J Lovejoy <[email protected]>:
> Hi Eric,
> 
> Gary O’Neall wrote a paper about the various ways one can access the SPDX 
> License List, which is available in a variety of ways (beside scraping). That 
> paper is here: http://wiki.spdx.org/images/SPDX-TR-2014-2.v1.0.pdf
> 
> I’m also copying your email to the SPDX tech team, as that is a better forum 
> for discussing this kind of thing.
> 
> Thanks,
> Jilayne
> 
> SPDX Legal Team co-lead
> [email protected]

I've enclosed a copy of a proof-of-concept program in Python that walks a
code tree replacing inline license headers with SPDX tags.  It can be 
tested as a filter - feed a source file to its stdin, get back the
SPDXified version on stdout.

This program uses a static list of headers because I was unaware of
the RDFa querying machinery when I wrote it. Presently it recognizes
the GPL 2.0+ license header, MIT, and BSD-2-Clause licenses.  It has
been tested on a real project, cvs-fast-export, and performed correctly.
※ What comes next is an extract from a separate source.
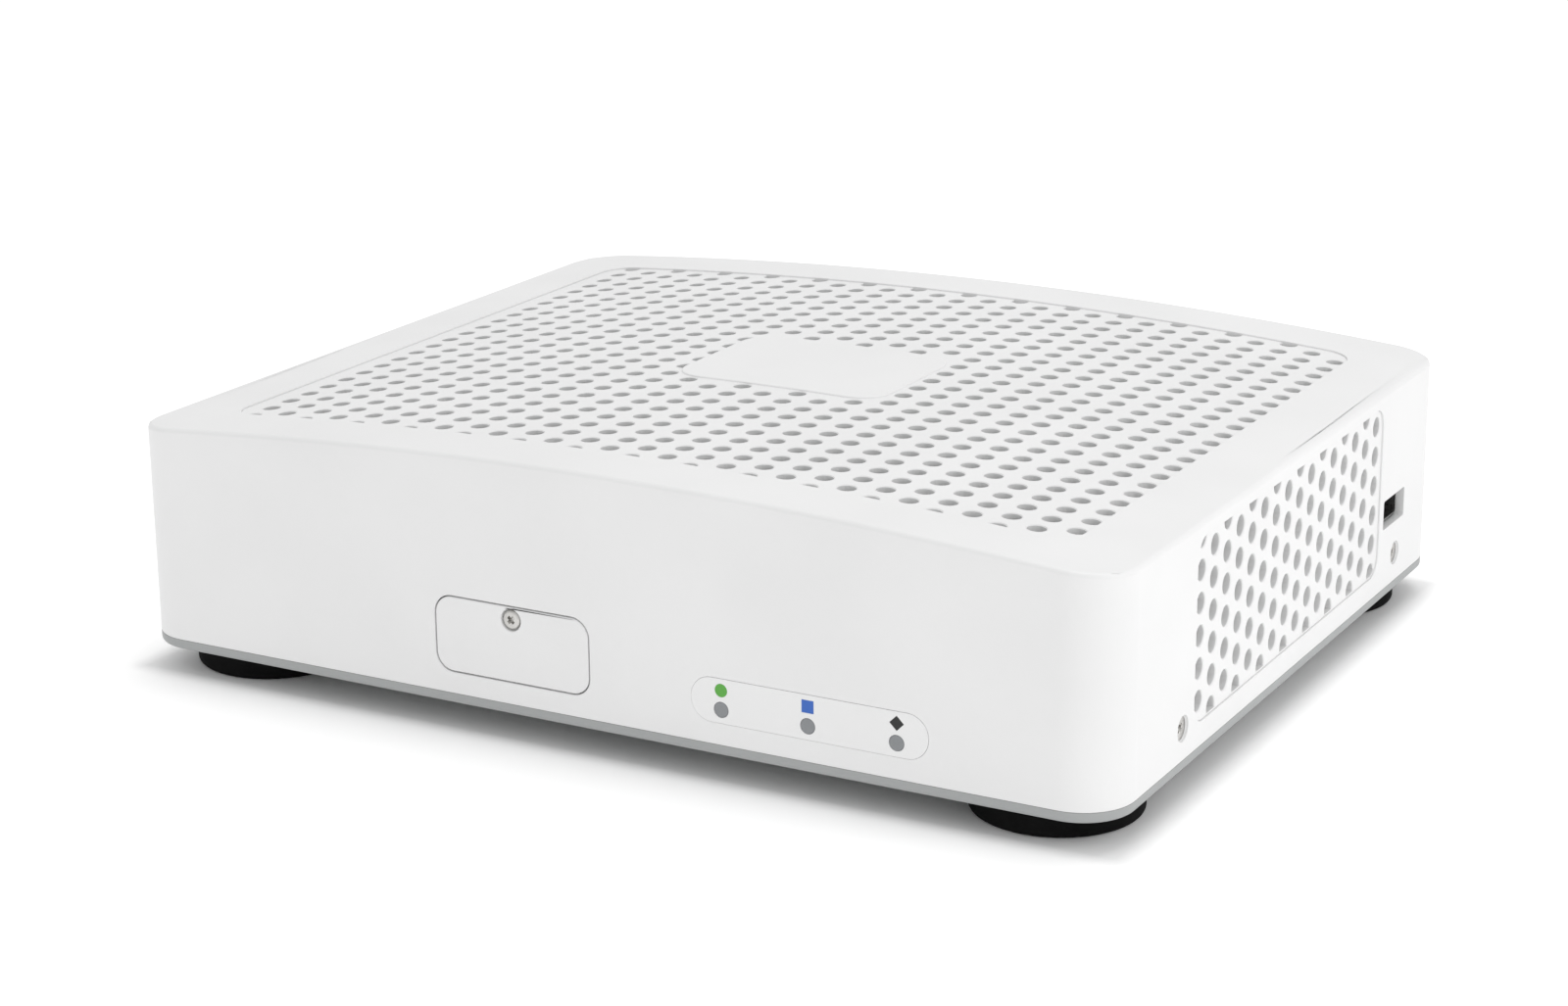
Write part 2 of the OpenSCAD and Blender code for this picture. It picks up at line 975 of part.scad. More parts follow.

It should not be very difficult to extend this to work with your database.
It needs two things:

(1) A way to get a map from license first lines to SPDX license IDs.

(2) A way to get a map from SPDX license IDs to canonical license header
texts.

The strategy it uses is to walk through each file looking for a
triggering first line, then grab a copy of the canonical header text
corresponding to it, then consume lines until a either a match has been
recognized or the match has failed. In the former case the span of
lines is replaced with an SPDX license tag. There's also a bit of trickery
used to deduce the right comment leader for the tag.

Can we cooperate on making this a production-quality tool?